Jeferson "Jefinho" Victor (a musician with composer Arto Lindsay) was then called in to provide melodic live flugelhorn and trumpet parts. And finally, DJ Negralha of the Brazilian reggae/rock band O Rappa, added final percussive details with vinyl Scratching and Berimbau.

The song was initially mixed by Daniel Carvalho and Fabiano Franco at STudio Monoaural. And later in Los Angeles, additional editing, mixing and mastering were done at Faith Recording Studios by Conley Abrams III and Ithaka.

The album that "Who's the Enemy?" first appeared on called Recorded in Rio was released as a purchasable supplement with Blitz in Portugal. It was a territory where both Ithaka and Gabriel were visible artists. Ithaka had lived and recorded there between 1992-1998 and had been nominated for a total of nine Blitz Music Awards and other accolades. And Gabriel, being a high-profile Brazilian hip hop figure, had frequently toured Portugal since 1993, already having several charting tracks on Portuguese radio. Because of these factors, "Who's the Enemy?" had a moderate amount of radio airtime.

==Lost Jewel of the Atlantic==
In 2006, "Who's the Enemy?" appeared in the environmental surf documentary entitled Lost Jewel of the Atlantic. The project was directed and edited by Jacob Holcomb and produced by surfer/activist Will Henry for World Surfing Reserves, a division of the Save the Waves (USA). It premiered at the Santa Cruz Film Festival on Monday, 8 May 2006. Unknown to the film's producers, headlines appeared in newspapers on the island of Madeira the following day, one reading "Movie Documents the Fight to Save the Surf from Eager Investors and a Corrupt Government".

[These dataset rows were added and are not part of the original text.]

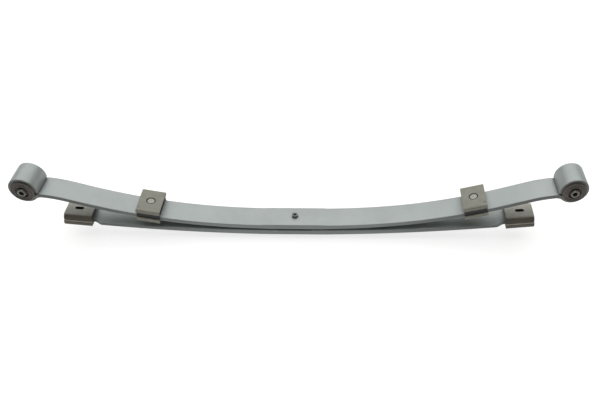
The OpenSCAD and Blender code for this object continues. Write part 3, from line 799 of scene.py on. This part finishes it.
# Centre bolt and nut
bolt = {
    "head": 7.0, "headHeight": 6.0, "socket": 3.5, "socketDepth": 4.0, "shank": 5.0,
    "stub": 3.0, "pitch": 1.5, "threadDepth": 0.75, "flats": 17.0, "nutHeight": 8.0,
    "nutBore": 5.03,
}
nutTop = secondLeaf["top"] - secondLeaf["seatThickness"]
nutLow = nutTop - bolt["nutHeight"]
stubEnd = nutLow - bolt["stub"]
threads = []
z = nutTop - 0.4
while z > stubEnd + 1.2:
    threads += [(bolt["shank"], z), (bolt["shank"] - bolt["threadDepth"], z - bolt["pitch"] / 2)]
    z -= bolt["pitch"]
headTop, headEdge = bolt["headHeight"], bolt["head"]
boltPiece = lathe("centreBolt", [
    (nearAxis, headTop), (headEdge - 1.0, headTop), (headEdge - 0.4, headTop - 0.15),
    (headEdge, headTop - 0.7), (headEdge, 0.5), (headEdge - 0.3, 0.0), (bolt["shank"], 0.0),
    *threads, (bolt["shank"] - 0.9, stubEnd), (nearAxis, stubEnd)], closed=False)
cutAway(boltPiece, prism("cutter", arc(0, 0, bolt["socket"], 0, 300, 5),
                         headTop - bolt["socketDepth"], headTop + 5, axes="xyz"))
finishPiece(boltPiece, boltSteel, ["centre_bolt"], "centre")
corner = bolt["flats"] / math.sqrt(3)
nut = prism("centreNut", arc(0, 0, corner, 0, 300, 5), nutLow, nutTop, axes="xyz")
# a cone at each end takes off the nut's corners
wide, tight = corner + 0.5, corner - 0.55
cutAway(nut, lathe("cutter", [
    (nearAxis, nutTop), (tight, nutTop), (wide, nutTop - 0.6), (wide, nutLow + 0.6),
    (tight, nutLow), (nearAxis, nutLow)], closed=False), "INTERSECT")
cutAway(nut, roundCutter(bolt["nutBore"], nutTop - 20, nutTop + 1))
finishPiece(nut, boltSteel, ["centre_nut"], "centre")
print("bolt and nut made")

# Parts kept from the model
keptFinishes = {
    "interleaf_spacer": spacerSteel, "front_bush_shell": shellSteel, "rear_bush_shell": shellSteel,
}
for nodeName, material in keptFinishes.items():
    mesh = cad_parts[nodeName].data
    mesh.materials.clear()
    mesh.materials.append(material)

# Floor and light
studio = {
    "floor": "#9b9b9a", "floorGlow": 0.72, "floorRoughness": 0.9, "floorHalf": 30.0,
    "wall": "#f0f0ee",
    "wallShape": [(28000, 0), (28000, 15000), (20000, 24000), (nearAxis, 28000)],
    "world": "#ffffff", "worldStrength": 0.10,
    "floorGap": 0.0005, "wallGap": 0.001,  # metres below the spring's lowest point
}


def glowing(name, base, glow, strength, roughness=0.5):
    material = bpy.data.materials.new(name)
    material.use_nodes = True
    inputs = material.node_tree.nodes["Principled BSDF"].inputs
    inputs["Base Color"].default_value = hexColour(base)
    inputs["Roughness"].default_value = roughness
    inputs["Emission Color"].default_value = hexColour(glow)
    inputs["Emission Strength"].default_value = strength
    return material


lowest, half = cadBox[0][2], studio["floorHalf"]
floor = meshFrom("floor", [(-half, -half, 0), (half, -half, 0), (half, half, 0), (-half, half, 0)],
                 [[0, 1, 2, 3]])
floor.location.z = lowest - studio["floorGap"]
# a lit table, so shadows stay faint
floor.data.materials.append(glowing(
    "paleFloor", studio["floor"], "#ffffff", studio["floorGlow"], studio["floorRoughness"]))
# pale backdrop all round, for the eye only: it neither lights the spring nor shades it
backdropWall = lathe("backdrop", studio["wallShape"], closed=False, count=48)
backdropWall.location.z = lowest - studio["wallGap"]
backdropWall.data.materials.append(glowing("paleBackdrop", "#000000", studio["wall"], 1.0))
for rays in ("visible_diffuse", "visible_glossy", "visible_shadow", "visible_transmission"):
    setattr(backdropWall, rays, False)
# a very wide overhead light, as from a soft tent, and a weak low one in front
lamps = {  # spread is in degrees
    "overheadTent": {"toward": (0.03, -0.40, -1.0), "spread": 95, "strength": 3.75},
    "frontFill": {"toward": (0.02, 0.80, -0.60), "spread": 50, "strength": 0.18},
}
for name, lamp in lamps.items():
    light = bpy.data.lights.new(name, "SUN")
    light.angle = math.radians(lamp["spread"])
    light.energy = lamp["strength"]
    lampObject = bpy.data.objects.new(name, light)
    lampObject.rotation_mode = "QUATERNION"
    lampObject.rotation_quaternion = Vector(lamp["toward"]).to_track_quat("-Z", "Y")
    lampObject.location = (0, 0, 2)
    bpy.context.collection.objects.link(lampObject)
world = bpy.data.worlds.new("studio")
world.use_nodes = True
backdrop = world.node_tree.nodes["Background"]
backdrop.inputs["Color"].default_value = hexColour(studio["world"])
backdrop.inputs["Strength"].default_value = studio["worldStrength"]
bpy.context.scene.world = world
bpy.context.scene.view_settings.view_transform = "Standard"
print("floor and light set")
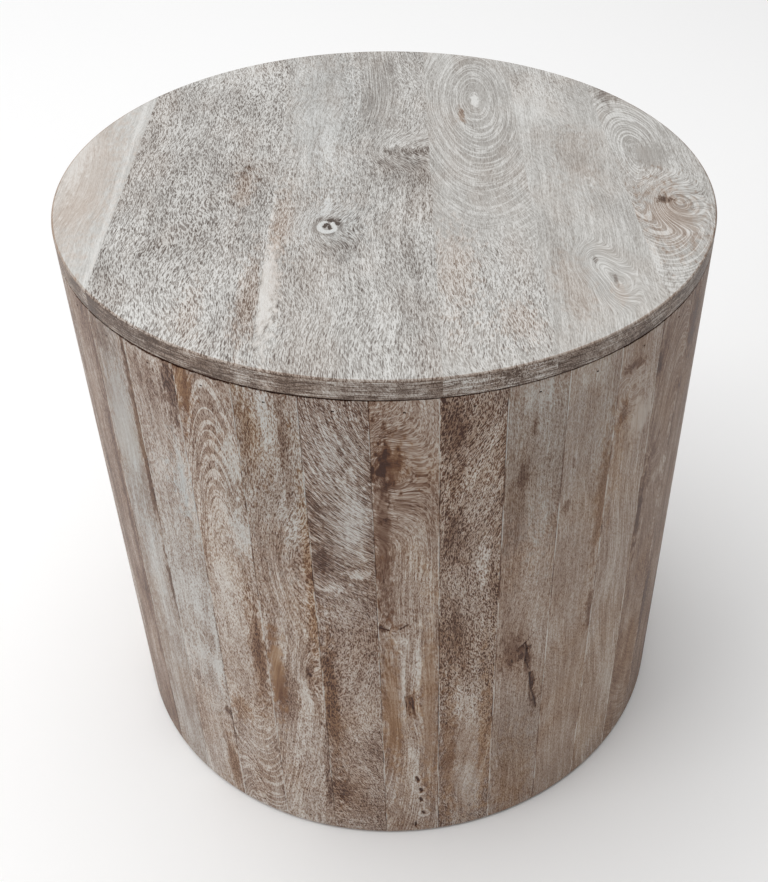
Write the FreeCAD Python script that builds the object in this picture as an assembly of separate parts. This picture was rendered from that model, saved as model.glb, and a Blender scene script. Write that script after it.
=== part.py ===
import FreeCAD, Part
import math
import os

# Round drum side table in whitewashed hardwood, in millimetres.
# Z is up. The origin is on the floor under the middle of the table, and the front looks along -Y.
# Upright staves with bevelled, glued edges make the wall. They are turned round outside, and a
# rebate turned inside each end seats a ring. Each ring is glued up from straight boards, half-lapped
# into each other, with straight inner edges and its outer edge turned round. Brads hold every stave
# to both rings. Six edge-glued boards, two of them tapered, make the top, and screws through the
# upper ring hold it down.

V = FreeCAD.Vector
UP = V(0, 0, 1)

# Whole table
table_diameter = 508.0
table_height = 508.0
cut_overrun = 5.0

# Round top
top_thickness = 16.0
top_edge_chamfer = 1.2
top_underside_chamfer = 0.8

# Glue lines of the top: where each crosses the middle, and its lean to the right towards the back
glue_line_x_shares = [-0.8, -0.35, 0.127, 0.425, 0.724]
glue_line_leans = [1.1, 0.0, 0.0, 0.2, -2.0]

# Wall of staves
stave_count = 35
stave_thickness = 20.0
first_joint_angle = 6.9
rebate_depth = 4.0
glue_gap = 0.1

# Two rings of half-lapped boards, whose ends lie at joints of the staves, counted from the first
staves_per_ring_board = 5
ring_board_width = 60.0
ring_thickness = 22.0
upper_ring_first_joint = 2
lower_ring_first_joint = 0

# Brads of flat wire, set a little below the surface
brad_length = 25.0
brad_width = 1.6
brad_height = 1.2
brad_set_depth = 1.5
brad_hole_clearance = 0.1
brad_from_end = 9.8

# Wood screws from the upper ring into the boards; round wire is drawn with a few flat sides
wire_sides = 7
screw_length = 32.0
screw_diameter = 4.0
screw_head_diameter = 8.0
screw_point_length = 4.0
screw_hole_clearance = 0.3
screw_pilot_clearance = 0.05

# Nail-on glides under the lower ring
glide_diameter = 22.0
glide_height = 3.0
glide_sides = 14
glide_edge_chamfer = 0.8
glide_recess_diameter = 9.0
glide_recess_depth = 1.6
glide_nail_head_diameter = 6.5
glide_nail_head_thickness = 0.8
glide_nail_diameter = 2.0
glide_nail_length = 16.0
glide_nail_point_length = 2.5
glide_nail_clearance = 0.05

# Places worked out from the sizes above
table_radius = table_diameter / 2
foot_z = glide_height
top_underside_z = table_height - top_thickness
stave_pitch = 360.0 / stave_count
first_stave_angle = first_joint_angle + stave_pitch / 2
ring_board_count = stave_count // staves_per_ring_board
ring_pitch = 360.0 / ring_board_count
lap_angle = stave_pitch
rebate_radius = table_radius - stave_thickness + rebate_depth
ring_outer_radius = rebate_radius - glue_gap
ring_flat_radius = ring_outer_radius - ring_board_width
upper_ring_z = top_underside_z - ring_thickness
lower_ring_z = foot_z
upper_brad_z = top_underside_z - brad_from_end
lower_brad_z = foot_z + brad_from_end
brad_head_radius = table_radius - brad_set_depth
brad_tip_radius = brad_head_radius - brad_length
outer_glue_line = max(abs(share) for share in glue_line_x_shares) * table_radius
fastener_radius = (outer_glue_line + brad_tip_radius) / 2


def turned(outline):
    """A solid turned about the table's axis from an outline of (radius, height) points."""
    corners = [V(radius, 0, height) for radius, height in outline]
    return Part.Face(Part.makePolygon(corners + corners[:1])).revolve(V(0, 0, 0), UP, 360)


def many_sided(outline, sides):
    """A solid with flat sides: levels of (radius, height) from the bottom up, a corner to the front.

    Each radius is that of the circle inside the flats, and a last radius of zero makes a point.
    """
    corner_share = 1 / math.cos(math.pi / sides)
    rings = []
    for radius, height in outline:
        rings.append([
            V(
                radius * corner_share * math.sin(2 * math.pi * side / sides),
                -radius * corner_share * math.cos(2 * math.pi * side / sides),
                height,
            )
            for side in range(sides)
        ])
    faces = []
    for lower, upper in zip(rings, rings[1:]):
        for side in range(sides):
            after = (side + 1) % sides
            corners = [lower[side], lower[after], upper[after], upper[side]]
            if upper[side].isEqual(upper[after], 0):
                corners.pop()
            faces.append(Part.Face(Part.makePolygon(corners + corners[:1])))
    for ring in (rings[0], rings[-1]):
        if not ring[0].isEqual(ring[1], 0):
            faces.append(Part.Face(Part.makePolygon(ring + ring[:1])))
    return Part.Solid(Part.Shell(faces))


def at_angle(shape, angle):
    """A copy of a shape that was made towards the front, turned about the table's axis."""
    copy = shape.copy()
    copy.rotate(V(0, 0, 0), UP, angle)
    return copy


def around(shape, first_angle, count):
    """Copies of a shape made at the front, spaced evenly round the table's axis."""
    return [at_angle(shape, first_angle + number * 360.0 / count) for number in range(count)]


def wedge(radius, low_z, high_z, start_angle, end_angle):
    """An upright wedge from the axis outwards, which reaches past the radius between two angles."""
    reach = radius / math.cos(math.radians(end_angle - start_angle) / 2) + cut_overrun
    corners = [V(0, 0, low_z)]
    for angle in (start_angle, end_angle):
        turn = math.radians(angle)
        corners.append(V(reach * math.sin(turn), -reach * math.cos(turn), low_z))
    face = Part.Face(Part.makePolygon(corners + corners[:1]))
    return face.extrude(V(0, 0, high_z - low_z))


def write(shape, name):
    shape.exportStep("parts/" + name + ".step")


# Staves

def stave_wall():
    """The turned outside of the glued-up wall, less the rebates turned inside its two ends."""
    outside = Part.makeCylinder(table_radius, top_underside_z - foot_z, V(0, 0, foot_z))
    seat = ring_thickness + cut_overrun
    lower_rebate = Part.makeCylinder(rebate_radius, seat, V(0, 0, foot_z - cut_overrun))
    upper_rebate = Part.makeCylinder(rebate_radius, seat, V(0, 0, upper_ring_z))
    return outside.cut(lower_rebate).cut(upper_rebate)


def stave_blank():
    """A sawn stave with bevelled edges and a flat inner face, facing the front."""
    half_pitch = stave_pitch / 2
    sawn = wedge(table_radius, foot_z, top_underside_z, -half_pitch, half_pitch)
    inner_face = table_radius - stave_thickness
    half_width = inner_face * math.tan(math.radians(half_pitch)) + cut_overrun
    hollow = Part.makeBox(
        2 * half_width, inner_face, top_underside_z - foot_z, V(-half_width, -inner_face, foot_z)
    )
    return sawn.cut(hollow)


def brad(height, clearance, reach):
    """A brad driven in at the front, or with a clearance the slot for it, open to its reach."""
    width = brad_width + 2 * clearance
    depth = brad_height + 2 * clearance
    corner = V(-width / 2, -brad_head_radius - reach, height - depth / 2)
    return Part.makeBox(width, reach + brad_length + clearance, depth, corner)


def brad_slot(height):
    return brad(height, brad_hole_clearance, brad_set_depth + cut_overrun)


def staves():
    stave = stave_blank().common(stave_wall())
    for height in (upper_brad_z, lower_brad_z):
        stave = stave.cut(brad_slot(height))
    for number, placed in enumerate(around(stave, first_stave_angle, stave_count)):
        write(placed, "stave_%02d" % (number + 1))


# Rings

def first_angle(first_joint):
    """The angle at which the lower half of a ring's first board starts."""
    return first_joint_angle + first_joint * stave_pitch


def ring_board(low_z, start_angle):
    """A board in two halves: the upper one is shifted by a lap and runs over the next board."""
    middle_z = low_z + ring_thickness / 2
    high_z = low_z + ring_thickness
    end_angle = start_angle + ring_pitch
    lower_half = wedge(ring_outer_radius, low_z, middle_z, start_angle, end_angle)
    upper_half = wedge(
        ring_outer_radius, middle_z, high_z, start_angle + lap_angle, end_angle + lap_angle
    )
    turned_edge = Part.makeCylinder(ring_outer_radius, ring_thickness, V(0, 0, low_z))
    opening = many_sided(
        [(ring_flat_radius, low_z - cut_overrun), (ring_flat_radius, high_z + cut_overrun)],
        ring_board_count,
    )
    band = turned_edge.cut(at_angle(opening, start_angle + lap_angle / 2))
    return lower_half.fuse(upper_half).common(band).removeSplitter()


def ring(name, low_z, first_joint, brad_z, holes):
    """A whole ring, board by board, with the brad slots and its other holes cut."""
    slots = around(brad_slot(brad_z), first_stave_angle, stave_count)
    boards = around(ring_board(low_z, first_angle(first_joint)), 0, ring_board_count)
    for number, board in enumerate(boards):
        write(board.cut(slots + holes), "%s_%d" % (name, number + 1))


def brads(name, height):
    row = around(brad(height, 0, 0), first_stave_angle, stave_count)
    write(Part.makeCompound(row), name)


# Top boards and their screws

def glue_lines():
    """Where the edges of the boards cross the middle of the top, and how they lean, left to right."""
    places = [share * table_radius for share in glue_line_x_shares]
    return [(-table_radius, 0.0)] + list(zip(places, glue_line_leans)) + [(table_radius, 0.0)]


def screw_places():
    """Two screws per board, each at the middle of the arc that the board covers over the ring."""
    radius = fastener_radius
    lines = glue_lines()
    places = []
    for (left, _), (right, _) in zip(lines, lines[1:]):
        start = math.acos(max(-1.0, left / radius))
        end = math.acos(min(1.0, right / radius))
        middle = (start + end) / 2
        for side in (1, -1):
            places.append(V(radius * math.cos(middle), side * radius * math.sin(middle), 0))
    return places


def screw_like(clearance):
    """A countersunk screw pointing up from the upper ring's underside, or with a clearance its hole."""
    shank = screw_diameter / 2 + clearance
    head = screw_head_diameter / 2 + clearance
    tip_z = upper_ring_z + screw_length + clearance
    return many_sided([
        (head, upper_ring_z),
        (shank, upper_ring_z + head - shank),
        (shank, tip_z - screw_point_length),
        (0, tip_z),
    ], wire_sides)


def screws_at(screw):
    return [screw.translated(place) for place in screw_places()]


def round_top():
    """The glued-up top, turned round, with its two outer edges eased."""
    return turned([
        (0, top_underside_z),
        (table_radius - top_underside_chamfer, top_underside_z),
        (table_radius, top_underside_z + top_underside_chamfer),
        (table_radius, table_height - top_edge_chamfer),
        (table_radius - top_edge_chamfer, table_height),
        (0, table_height),
    ])


def slab(left_line, right_line):
    """A thick, long board between two glue lines, out of which the round top takes its share."""
    reach = table_radius + cut_overrun
    corners = []
    for (x, lean), y in (
        (left_line, -reach), (right_line, -reach), (right_line, reach), (left_line, reach)
    ):
        shift = y * math.tan(math.radians(lean))
        corners.append(V(x + shift, y, top_underside_z - cut_overrun))
    face = Part.Face(Part.makePolygon(corners + corners[:1]))
    return face.extrude(V(0, 0, top_thickness + 2 * cut_overrun))


def top_boards():
    disc = round_top()
    pilots = screws_at(screw_like(screw_pilot_clearance))
    lines = glue_lines()
    lines[0] = (-table_radius - cut_overrun, 0.0)
    lines[-1] = (table_radius + cut_overrun, 0.0)
    for number, (left_line, right_line) in enumerate(zip(lines, lines[1:])):
        board = disc.common(slab(left_line, right_line)).cut(pilots)
        write(board, "top_board_%d" % (number + 1))


# Glides and their nails

def under_ring(shape):
    """A copy of a shape made on the axis, moved out under the middle of each lower ring board."""
    moved = shape.translated(V(0, -fastener_radius, 0))
    board_middle = first_angle(lower_ring_first_joint) + (ring_pitch + lap_angle) / 2
    return around(moved, board_middle, ring_board_count)


def glide():
    """A plastic disc with an eased foot edge, less the recess and bore for its nail."""
    outer = glide_diameter / 2
    disc = many_sided([
        (outer - glide_edge_chamfer, 0),
        (outer, glide_edge_chamfer),
        (outer, glide_height),
    ], glide_sides)
    recess = glide_recess_diameter / 2
    bore = glide_nail_diameter / 2 + glide_nail_clearance
    return disc.cut(many_sided([
        (recess, -cut_overrun),
        (recess, glide_recess_depth),
        (bore, glide_recess_depth),
        (bore, glide_height + cut_overrun),
    ], wire_sides))


def glide_nail(clearance):
    """A flat-headed nail that bears on the bottom of the glide's recess, or the hole for it."""
    head = glide_nail_head_diameter / 2 + clearance
    shank = glide_nail_diameter / 2 + clearance
    tip_z = glide_recess_depth + glide_nail_length + clearance
    return many_sided([
        (head, glide_recess_depth - glide_nail_head_thickness),
        (head, glide_recess_depth),
        (shank, glide_recess_depth),
        (shank, tip_z - glide_nail_point_length),
        (0, tip_z),
    ], wire_sides)


os.makedirs("parts", exist_ok=True)
staves()
screw_holes = screws_at(screw_like(screw_hole_clearance))
nail_holes = under_ring(glide_nail(glide_nail_clearance))
ring("upper_ring", upper_ring_z, upper_ring_first_joint, upper_brad_z, screw_holes)
ring("lower_ring", lower_ring_z, lower_ring_first_joint, lower_brad_z, nail_holes)
brads("upper_brads", upper_brad_z)
brads("lower_brads", lower_brad_z)
top_boards()
write(Part.makeCompound(screws_at(screw_like(0))), "top_screws")
write(Part.makeCompound(under_ring(glide())), "glides")
write(Part.makeCompound(under_ring(glide_nail(0))), "glide_nails")
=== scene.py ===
import math
import random
from types import SimpleNamespace

import bmesh
import bpy
from mathutils import Matrix, Vector


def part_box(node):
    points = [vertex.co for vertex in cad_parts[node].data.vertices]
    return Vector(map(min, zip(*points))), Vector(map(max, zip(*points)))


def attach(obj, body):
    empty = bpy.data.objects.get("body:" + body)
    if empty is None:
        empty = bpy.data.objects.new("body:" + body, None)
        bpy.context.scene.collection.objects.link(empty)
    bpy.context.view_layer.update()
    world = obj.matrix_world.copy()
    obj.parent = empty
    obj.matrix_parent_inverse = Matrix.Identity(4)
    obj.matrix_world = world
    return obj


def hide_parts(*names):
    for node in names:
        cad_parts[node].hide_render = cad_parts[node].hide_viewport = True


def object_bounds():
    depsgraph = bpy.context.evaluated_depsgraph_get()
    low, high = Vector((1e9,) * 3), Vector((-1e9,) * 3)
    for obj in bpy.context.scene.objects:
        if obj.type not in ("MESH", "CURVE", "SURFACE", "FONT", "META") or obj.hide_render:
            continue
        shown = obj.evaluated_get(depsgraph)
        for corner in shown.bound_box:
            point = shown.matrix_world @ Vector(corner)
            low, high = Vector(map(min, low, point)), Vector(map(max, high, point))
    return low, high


# A round drum side table of whitewashed hardwood. Its staves and top boards are washed outside, and
# the wood inside and underneath is raw. Sizes are in metres, angles in degrees unless they say
# radians, and marks, cracks and rim gaps in mm.
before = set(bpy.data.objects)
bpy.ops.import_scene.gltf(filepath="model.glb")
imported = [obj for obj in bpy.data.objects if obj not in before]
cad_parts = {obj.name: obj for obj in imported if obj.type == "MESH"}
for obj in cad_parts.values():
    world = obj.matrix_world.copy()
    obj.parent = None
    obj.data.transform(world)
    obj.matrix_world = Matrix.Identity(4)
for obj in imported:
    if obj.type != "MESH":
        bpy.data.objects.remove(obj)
cad_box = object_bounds()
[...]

The news coverage provoked angry reactions from many of Madeira's political leaders, who promised to "judicially prosecute" those responsible for producing the film, "as criminals". Manuel Santos Costas, spokesman for the Cabinet of Madeiran President Alberto João Jardim, promised to take "adequate steps to defend the honor and good name of the region, its population, and its President. Despite protests from the right-wing government on the island, the movie was premiered in September 2006 at the Cinemax theater in Funchal on the island. It was the most profitable film the theater had seen in several years and later showed in theaters on mainland Portugal.

==Personal association==
Ithaka Darin Pappas, who had been an early photographer of U.S. west coast hip hop artists such as Eazy E, N.W.A., Ice Cube, Low Profile, etc. for Priority Records and Quality Records, had moved to Lisbon, Portugal in 1992. There he had sporadic work with the music magazine, Super Som, published by Editora Abril. At the time, there was little or no hip hop in Portugal and Gabriel already had a big hit in Brazil with "Tô Feliz (Matei o Presidente)". A four-city Portugal tour had been arranged for Gabriel o Pensador, to introduce hip hop to the motherland, and when Ithaka heard about it he asked the magazine to assign him to cover one of the concerts as a photojournalist. They flatly refused, stating that hip hop was 'a fad and had no real place in the magazine'. But undiscouraged, Ithaka arrived at the artist's hotel a few hours before the concert, and introducing himself as hip hop photographer was able to suggest a photo session. There, in an empty banquet room at the hotel with his entourage nearby, Ithaka photographed nineteen year old Gabriel in a wheelchair. He had broken his leg a few days before playing soccer. The unusual images of a rapper in a full leg cast in a wheelchair ended up being a fold-out poster in the same magazine that had refused to book a photo session with the artist.

Gabriel O Pensador and Ithaka had not exchanged contact numbers at the photo session or following concert, but ironically had crossed paths just a few days later surfing at Praia do Guincho Beach, about 20 kilometers from Lisbon. It was uncommon at the time for people associated with hip hop to also be involved with surfing. The two became friends.

It was years later while Ithaka was visiting Gabriel o Pensador and his family in Brazil, that Gabriel suggested the idea to Ithaka of recording an album there in Rio de Janeiro. A couple of years later, after an introduction to producer Berna Ceppas was made, a new fifteen-track record finally began to materialize including the song, Who's The Enemy?